There is an example of a M-movement made for Hollar that has a Hollar
designation on the dial. Just as Hollar designed, but did not fabricate safes and vaults, it appears
that this too was the case with its time lock. Later Yale would help out
another new entrant into the time lock market,
Mosler Safe Co.
in 1916. The bolt motor was Yale's Model 1, their largest and most powerful.
This time lock is the same example as illustrated in
American Genius. Case #36, movements #504M, #530M and #532M. Time lock only, 9.5"w x
6.25"h x 4"d. Bolt motor #141 file 282
Lastly are photos of three vault doors with a Yale
Quad N using the Hollar Electric Winding Mechanism, (smaller case mounted
above the Yale time lock).
The first three photos show a round door style that was built by the
Hall Safe and Lock Company. The close up in the third photo shows the
separate electric controller on top of the four movement Yale Quad N. This unit
is what does the remote winding of that time lock. The second installation
is another Hollar design built by L.H. Miller Safe and Iron Works. It appears to have a Yale Quad
style time lock that has been retrofitted with four much later Swiss
movements and using the smaller size 'L' in place of the original, larger
'M' size movements. The third by the Detroit Safe Company
uses Hollar's first time lock design, the Model 1. All use a Yale automatic bolt motor.
What's interesting about all of these examples is the fact that Hollar makes
sure by prominent signage that they are the designers of each of these
vaults. Hollar, unlike many other time lock makers was also involved in safe
and vault design but did not actually fabricate them. Hall, Diebold and Mosler are other examples of time lock
makers who were also not only designers but also builders of safe and
An example of what now is a Yale Quad N fitted with Hollar's emergency
rewinding device. An interesting observation is the fact that the
M-movements have a 120 hour duration
and was a later retrofit of the 96 or 72 hour movements by Yale. Also note
that all the movements are identical. The special rewinding mechanism
located in the third movement plate location has been replaced with a
regular movement and the glass has been replaced with no holes for winding
eyelets. This means the auxiliary Hollar rewinding mechanism located on top
is no longer functional and the lock now operates like a Yale Quad N. The
winder is left in place so as not to disturb the look of the door. A vault
door with missing parts does not instill confidence!
Most complex or otherwise esoteric time locks like the Hollar, Holms and
Consolidated Dual Guard have either been modified or replaced as time went
on and their reliability or serviceability became problematic. In the case
of Hollar it was especially easy to convert the lock to a Yale Quad N by
replacing the third winding mechanism with a regular third movement and the
Hollar snubber bar with the Yale counterpart, so few unaltered examples of
the Hollar survive.
Patent drawings showing the Hollar rewinding system designed for time locks
by other makers as illustrated above.
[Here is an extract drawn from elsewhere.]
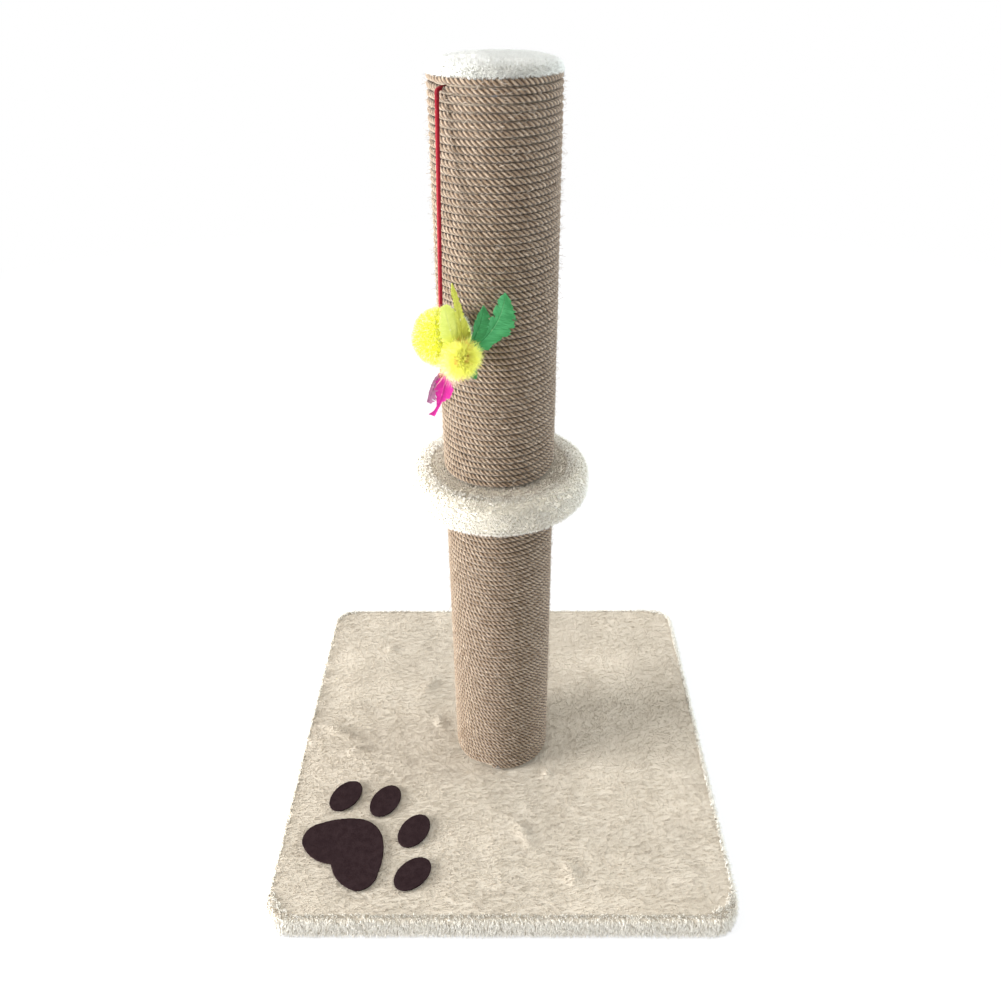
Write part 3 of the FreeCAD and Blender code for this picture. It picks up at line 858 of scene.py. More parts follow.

Both patents covering this auxiliary
system as well as the one for their Model 1 were filed August 20, 1895.
These photos show an installation with later updated time locks to 120
hours. The door is currently located in a restaraunt.
These three photos show a Hollar model 1 in what appears to be a Yale case,
note the four winding eyelets, the third one is located where a winding
arbor should be if the movement were like the other three and the larger
winding arbor currently located on the third movement lacks the larger
eyelet as illustrated on the example illustrated at the top of this page.
This lock now operates like a Yale Quad N but less one movement. Note the
six electrical contacts are split into a pair of three to accommodate the
safe door bolt work. Here too, the rewinding feature of the lock has been
disabled as the wiring that connects the Chinnock electromotor within the
lock is missing from connecting to the wiring posts above the lock case.
That wiring is run from the now empty post holes in the front through a set
of holes drilled in the lock's door jam which can just be barely seen in the
foreground of each post. The wiring leading from the lock to the exterior
electrical source and controller is still connected to the rear of each
post. It would be interesting to know if that controller still exists. A
Hollar movement mounting plate would be interchangeable with a Yale Quad N
case. My guess here, is that for installations where Hollar was the safe
designer, they used the gold-tone case and bolt motor to match the rest of
the door. In other installations, like this one within a Diebold door, Yale
provided their standard case, silver finish and bolt motor.
Photos: Ryan Krakowsky.
This photo shows a Hollar vault with a Yale Quad N that has had its original
M-sized movements replaced with a set of smaller modern, Swiss-made Yale
L-movements. The automatic bolt motor has a beautiful bevel glass insert in
place of the solid name plate. This is the only example this author has ever
seen of this style, but an illustration of this type appears in a 1908
catalog. It is interesting that the owners are confident that the weaker,
smaller movements have sufficient power to trip the bolt motor. The entire
rationale for the Quad N was its having the larger, stronger M-movements to
ensure the motor's release. At least this was the marketing rational from
Yale. In reality it took a very small amount of force to trip even their
largest bolt motor and the larger scale time lock and movements were
presented to match that of the door.
These photos show a Hollar Model 1 installed in a Hollar
safe door. Note the beautiful high-relief engraving of the door components
similar to that used to decorate armaments.
(1) American Genius, John & David Erroll, pp. 276-279.